In all that follows, $T$ and $T^*$ are shorthand for $T_x M$ and $T_x M^*$.
First, a small correction: what I really want to define is a quadratic form on the space of decomposable tensors, that we shall denote by
$$ \Pi_2 := \{X \wedge Y \in \Lambda^2T \;\;|\;\; X, Y \in T\}, $$
rather than on the Grassmannian $\operatorname{Gr}(2, T)$ (which is the projective space corresponding to $\Pi_2$.)

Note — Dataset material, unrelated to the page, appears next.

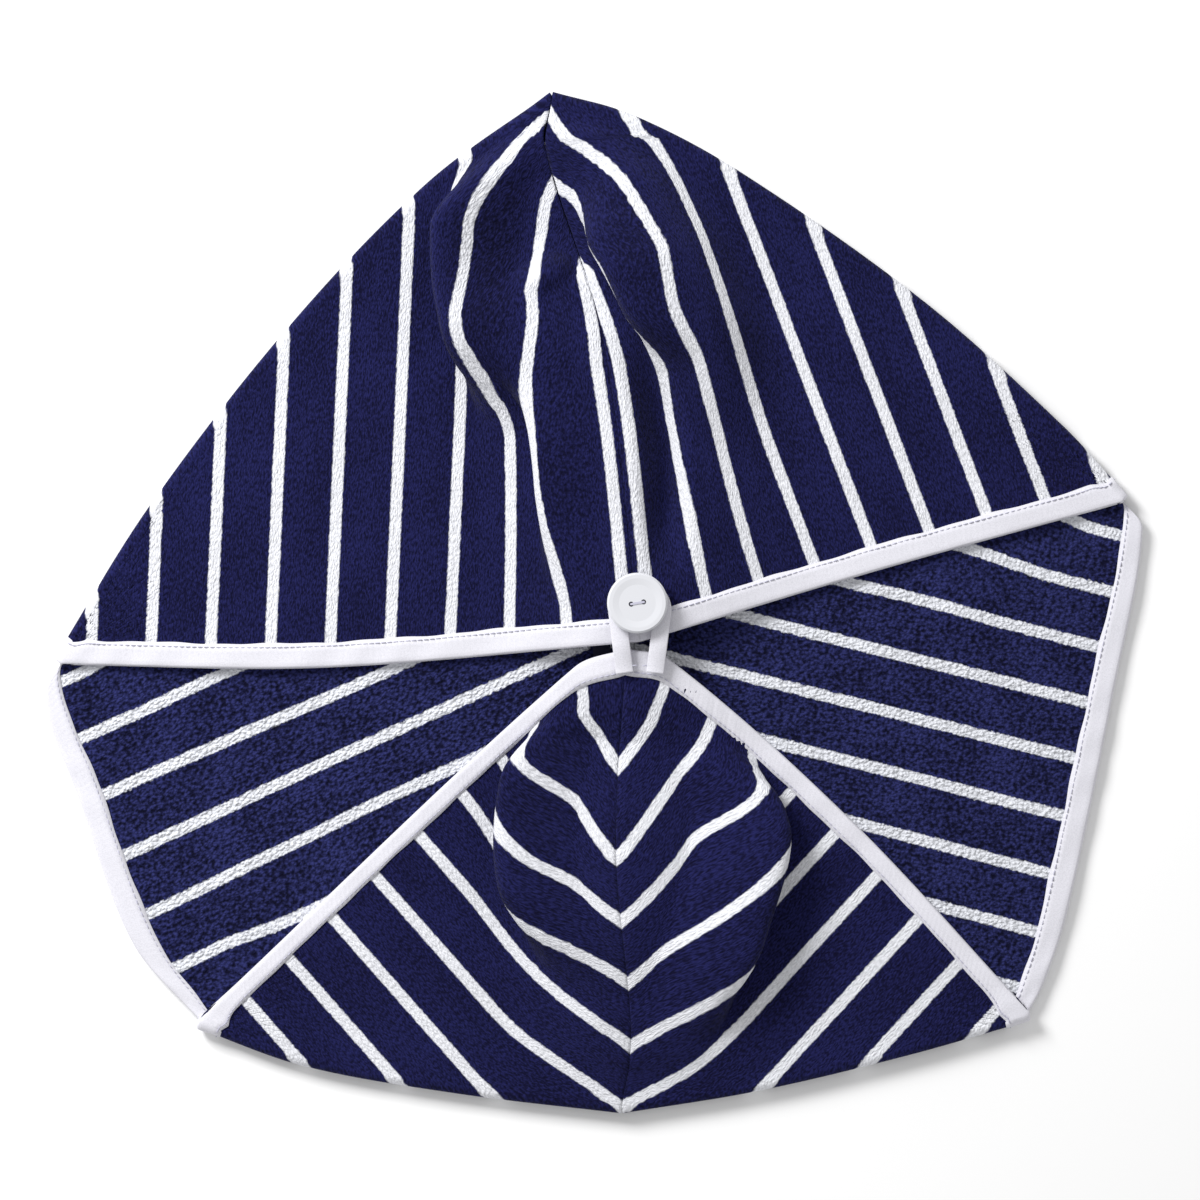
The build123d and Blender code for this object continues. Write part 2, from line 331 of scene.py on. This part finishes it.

Such an object does makes sense; the appropriate language here is that of algebraic geometry. Note that a tensor $\alpha$ belongs to $\Pi_2$ iff we have $\alpha \wedge \alpha = 0$; this gives a family of quadratic equations that define $\Pi_2$. But there is a classical definition of the ring of polynomials defined on an algebraic variety, as the quotient of the general polynomial ring by the ideal of equations satisfied by the variety. Thus if we denote by $Q(E)$ the space of all quadratic forms on a vector space $E$, then it is sensible to define
$$ Q(\Pi_2) := Q(\Lambda^2 T) / I, $$
where $I$ is the set of elements of $Q(\Lambda^2 T)$ that are identically zero on $\Pi_2$. By the previous remark, $I$ is exactly the image of the map $\Phi: \Lambda^4 T^* \to S^2(\Lambda^2 T^*)$ (the polarization identity allows us to identify this codomain with $Q(\Lambda^2 T)$), defined by the identity
$$ \Phi(\phi)(A, B) := \phi(A \wedge B) $$
for every $\phi \in \Lambda^4 T^*$ (seen as a linear form on $\Lambda^4 T$) and every $A, B \in \Lambda^2 T$. Thus we have
$$ Q(\Pi_2) = Q(\Lambda^2 T) / \operatorname{Im} \Phi. $$
But the map $\Phi: \Lambda^4 T^* \to S^2(\Lambda^2 T^*)$ has a natural left inverse $\Psi: S^2(\Lambda^2 T^*) \to \Lambda^4 T^*$, defined by the identity
$$ \Psi(q)(X \wedge Y \wedge Z \wedge W) := \frac{1}{3} \left( q(X \wedge Y, Z \wedge W) + q(X \wedge Z, W \wedge Y) + q(X \wedge W, Y \wedge Z) \right) $$
for any symmetric bilinear form $q \in S^2(\Lambda^2 T^*)$ and any vectors $X,Y,Z,W \in T$. (We could also define it by $\Psi(\alpha \otimes \beta) = \alpha \wedge \beta$ for any $\alpha, \beta \in \Lambda^2 T^*$).
It follows that $Q(\Pi_2)$ is canonically isomorphic to $\operatorname{Ker} \Psi$. But the condition $\Psi(q) = 0$ is exactly the Bianchi identity.